The Shakespeare Conference: SHK 21.0108 Thursday, 11 March 2010
Date: Thursday, March 11, 2010
Subject: Red Bull: Duchess of Malfi
March 9, 2010
'THE DUCHESS OF MALFI': Sometimes Brothers Can Be Too Protective of a Sister
By JASON ZINOMAN
New York Times
When it comes to Renaissance-era tales of forbidden love set in Italy, Juliet had it easy.
Her relatives might not have been terribly supportive of her choice in men, but at least they didn't send killers and spies her way. Nor were they so upset that she wanted to marry beneath her station that they tossed her in prison. The title character in John Webster's "Duchess of Malfi" paid dearly for not heeding the warnings of her bullying brothers Ferdinand (Gareth Saxe) and Cardinal (Patrick Page), and the resulting bloodbath is so vastly out of proportion that it makes you wonder why this 17th-century drama hasn't been turned into a feminist exploitation movie.

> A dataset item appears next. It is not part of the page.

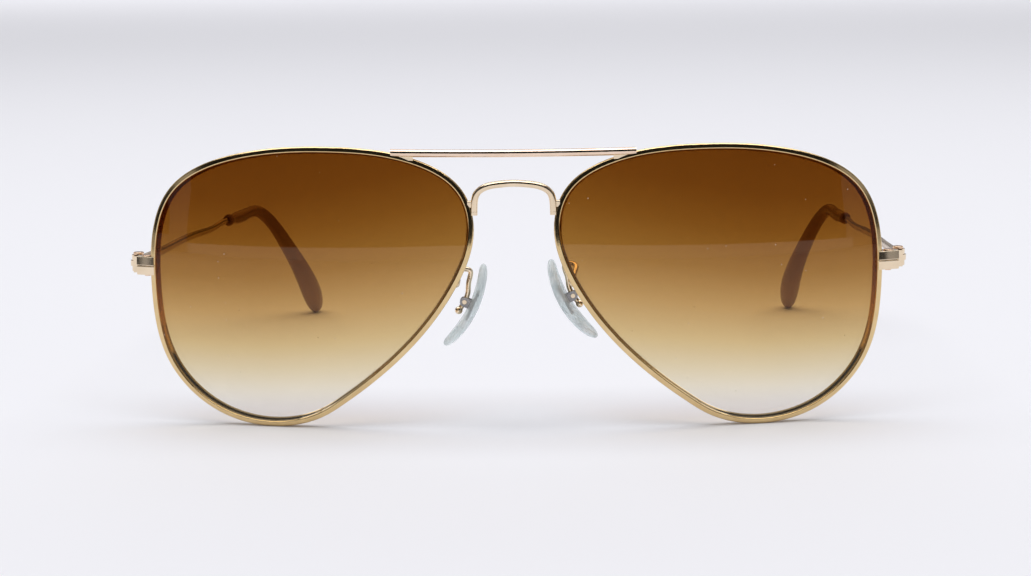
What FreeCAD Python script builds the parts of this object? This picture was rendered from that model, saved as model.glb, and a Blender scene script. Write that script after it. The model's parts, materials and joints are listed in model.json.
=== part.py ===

The Duchess could be played as a caged bird with reined-in passions, but in the muddled production by the Red Bull Theater, Christina Rouner brings an imperial coolness to the boiling drama. "The misery of us that are born great!" she says with notes of entitlement and self-pity. "We are forced to woo because none dare woo us."
This messy feast of a play blends genres, hints at enough political, religious and sexual themes to suggest all kinds of modernizing possibilities and incorporates some truly preposterous twists. While Jesse Berger's sleek staging showcases a capable cast with a sure sense of diction, the production remains a bit undercooked. The style is a kind of wishy-washy modern minimalism.
Jared B. Leese's costumes are contemporary but sometimes off point (a white jacket seems from the 1980s), Beowulf Boritt's set design is modest and elegant and the stage pictures clean. There were several technical glitches on the night I attended, but the main problem with the show was not its errors so much as a lack of a clear focus.
The second act includes appearances of a werewolf and a severed limb - prodigious, sensational macabre excesses that are neither subtly psychological nor laughably over-the-top. (For a much better dead hand, see "A Behanding in Spokane.") The performances, besides the precise work of Ms. Rouner, are well-spoken but broad and devoid of eccentricity.
The Red Bull should be given credit for avoiding cheap gimmicks, but there's a lack of a point of view that, because the play itself is so absurd, allows the flamboyance of the violence to become unhinged from its impact, turning what could be brutal tragedy into occasionally unintentional comedy. With more time the show could gain its footing, but for now it appears in the process of being explored rather than already discovered.